| To be done |
Copy exactly the lines from the start of the data below through the one that carries "RUB_SPOTS) * shear)", and only those.

| Data shown |
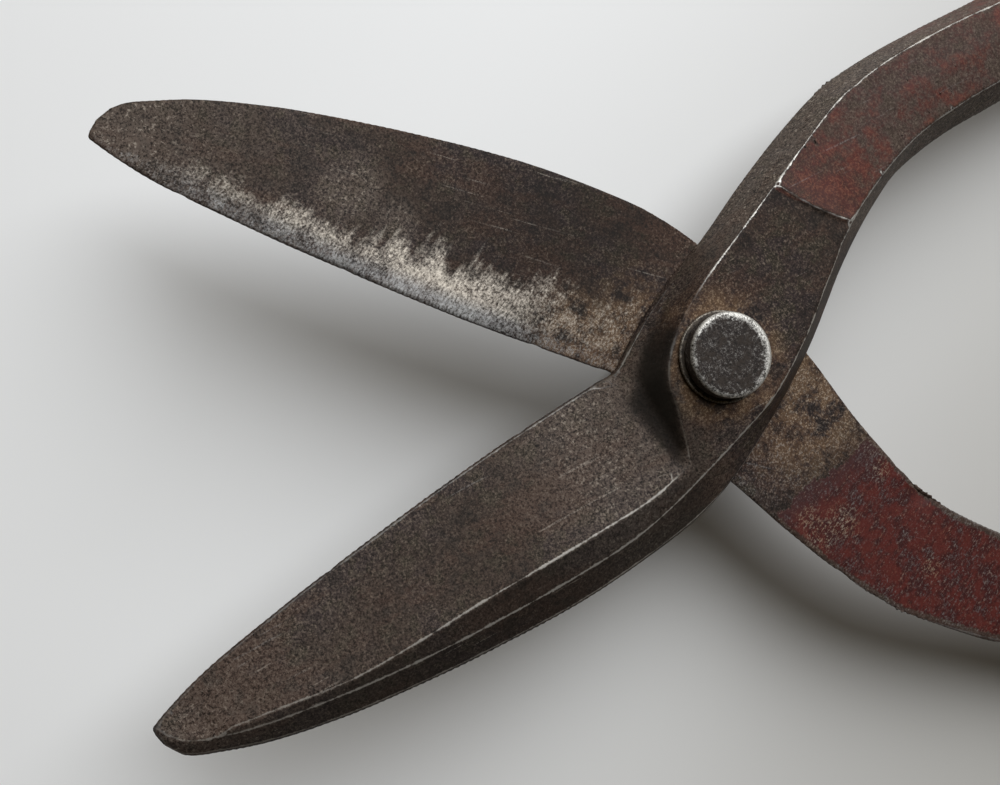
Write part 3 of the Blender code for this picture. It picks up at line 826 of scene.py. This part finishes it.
def store_dust(skin, places, shear, lean):
    """Masks of dust and grime, and of the spots scraped through the paint."""
    x, y, z = places.T
    free = 1.0 - shear
    flat_dust = np.interp(x, SHEAR_DUST_X, SHEAR_DUST) * shear + 0.85 * spots(x, y, PALE_SPOTS) * shear
    face_dust = np.interp(x, FACE_DUST_X, FACE_DUST) * free * rising(z, 0.5, 1.2)
    flank_dust = free * falling(lean[:, 2], 0.55, 0.85) * rising(y, 0.0, 8.0)
    flank_dust = flank_dust * np.interp(x, FLANK_DUST_X, FLANK_DUST)
    skin.store("dust", np.maximum(flat_dust, np.maximum(face_dust, flank_dust)))
    skin.store("grime", spots(x, y, GRIME_SPOTS) * shear)
    skin.store("rub_spot", spots(x, y, RUB_SPOTS) * shear)


def store_wear(skin, places, bulge):
    """Distances from the cutting edge and the ridges, and how far steel is rubbed bright."""
    x, y, z = places.T
    edge_depth = np.interp(x, EDGE_X, EDGE_Y) - y
    skin.store("edge_mm", edge_depth)
    skin.store("edge_depth", edge_depth / np.interp(x, BARE_X, BARE_WIDTH))
    skin.store("bare_along", np.interp(x, BRIGHT_X, BRIGHT))
    skin.store("ridge_gap", skin.ridge_gap)
    behind = rising(x, -20.0, -12.0)
    wear = rising(bulge, 0.03 + 0.09 * behind, 0.10 + 0.16 * behind)
    wear = wear * (1.0 - 0.85 * spots(x, y, DULL_SPOTS)) * np.interp(x, WEAR_X, WEAR)
    blade_rim = falling(x, -16.0, -10.0) * falling(z, 0.6, 1.2)
    handle_rim = (z < 0.6) * (x > 0)
    skin.store("ridge_wear", wear * (1.0 - 0.82 * blade_rim) * (1.0 - 0.7 * handle_rim))


def forge(node, name, pose, seed, nicks):
    """A half with forged waves, small dents and rounded worn ridges, and masks for its material."""
    skin = Skin(node, pose, FORGING_EDGE)
    round_ends(skin)
    dent(skin, nicks)
    places = skin.points
    faces_down = rising(-skin.normals[:, 2], 0.80, 0.97)
    shear = faces_down * falling(places[:, 2], 0.15, 0.30)
    bulge = skin.bulge(BULGE_ROUNDS)
    roughen(skin, seed, 1.0 - shear)
    lean = skin.smooth(skin.normals, LEAN_ROUNDS)
    store_faces(skin, places, shear, lean, bulge)
    store_dust(skin, places, shear, lean)
    store_wear(skin, places, bulge)
    return skin.piece(name)


def make_front_half():
    piece = forge("front_half", "front_forging", FRONT_POSE, 1, FRONT_NICKS)
    piece.data.materials.append(forging_material("front_forging", 3.0, False))
    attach(piece, "front")
    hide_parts("front_half")


def make_back_half():
    piece = forge("back_half", "back_forging", BACK_POSE, 2, BACK_NICKS)
    piece.data.materials.append(forging_material("back_forging", 11.0, True))
    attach(piece, "back")
    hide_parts("back_half")


# Each fitting's slot and seed, and the colours of its skin, its dark patches and its rubbed steel.
FITTINGS = {
    "pivot_bolt": (
        "bolt_steel", 21.0, (0.032, 0.023, 0.017), (0.024, 0.017, 0.014), (0.66, 0.635, 0.58),
    ),
    "head_washer": (
        "washer_steel", 22.0, (0.07, 0.055, 0.04), (0.03, 0.023, 0.018), (0.25, 0.22, 0.18),
    ),
    "back_washer": (
        "washer_steel", 23.0, (0.14, 0.12, 0.10), (0.06, 0.05, 0.04), (0.40, 0.37, 0.33),
    ),
    "spring_washer": (
        "spring_steel", 24.0, (0.07, 0.06, 0.06), (0.03, 0.027, 0.025), (0.3, 0.29, 0.27),
    ),
    "pivot_nut": (
        "nut_steel", 25.0, (0.17, 0.145, 0.12), (0.07, 0.05, 0.04), (0.46, 0.43, 0.38),
    ),
    "lock_nut": (
        "nut_steel", 26.0, (0.16, 0.14, 0.12), (0.065, 0.05, 0.04), (0.46, 0.43, 0.38),
    ),
}


def make_fittings():
    """Bolt, washers and nuts: fine meshes with rubbed corners and small dents."""
    for node, (slot, seed, base, dark, bright) in FITTINGS.items():
        skin = Skin(node, TOOL, FITTING_EDGE)
        skin.points = skin.smooth(skin.points, FITTING_ROUNDS, keep_size=True)
        skin.refresh_normals()
        skin.lift(wave_field(skin.points, FITTING_WAVE, seed) - FITTING_SINK)
        skin.store("ridge_gap", skin.ridge_gap)
        piece = skin.piece(node + "_steel")
        is_bolt = node == "pivot_bolt"
        piece.data.materials.append(fitting_material(node, seed, base, dark, bright, is_bolt))
        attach(piece, "front")
        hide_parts(node)


bpy.context.scene.view_settings.view_transform = "Standard"
make_camera()
make_window()
make_room()
make_floor()
make_front_half()
make_back_half()
make_fittings()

| Task solution |
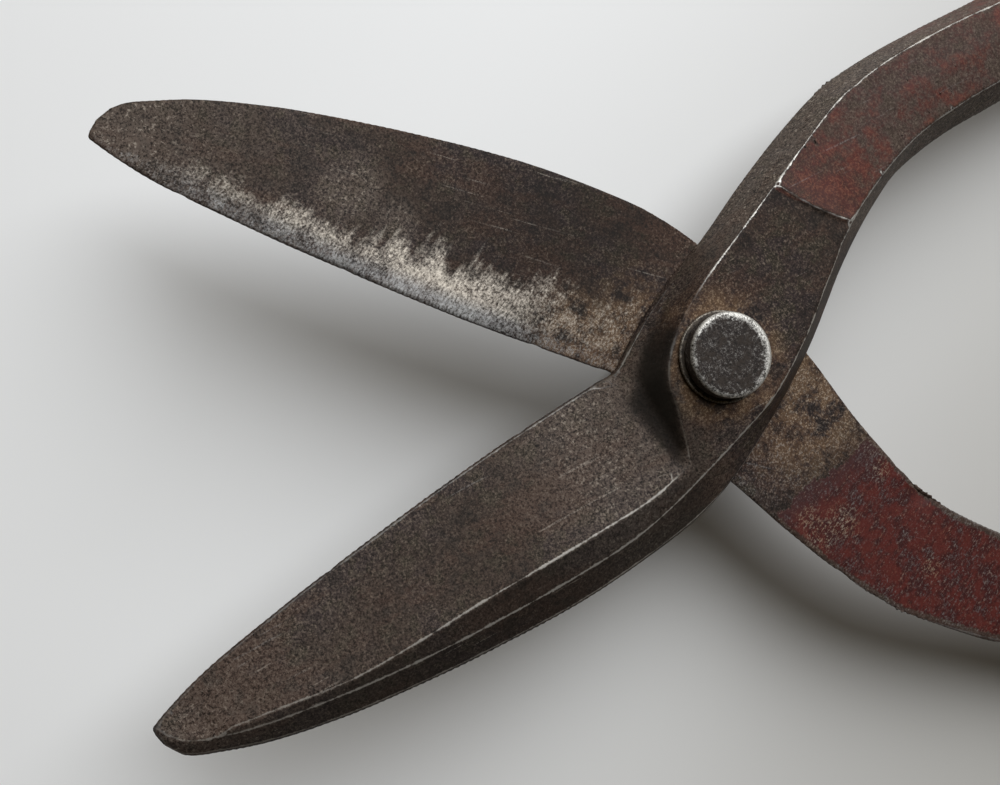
Write part 3 of the Blender code for this picture. It picks up at line 826 of scene.py. This part finishes it.
def store_dust(skin, places, shear, lean):
    """Masks of dust and grime, and of the spots scraped through the paint."""
    x, y, z = places.T
    free = 1.0 - shear
    flat_dust = np.interp(x, SHEAR_DUST_X, SHEAR_DUST) * shear + 0.85 * spots(x, y, PALE_SPOTS) * shear
    face_dust = np.interp(x, FACE_DUST_X, FACE_DUST) * free * rising(z, 0.5, 1.2)
    flank_dust = free * falling(lean[:, 2], 0.55, 0.85) * rising(y, 0.0, 8.0)
    flank_dust = flank_dust * np.interp(x, FLANK_DUST_X, FLANK_DUST)
    skin.store("dust", np.maximum(flat_dust, np.maximum(face_dust, flank_dust)))
    skin.store("grime", spots(x, y, GRIME_SPOTS) * shear)
    skin.store("rub_spot", spots(x, y, RUB_SPOTS) * shear)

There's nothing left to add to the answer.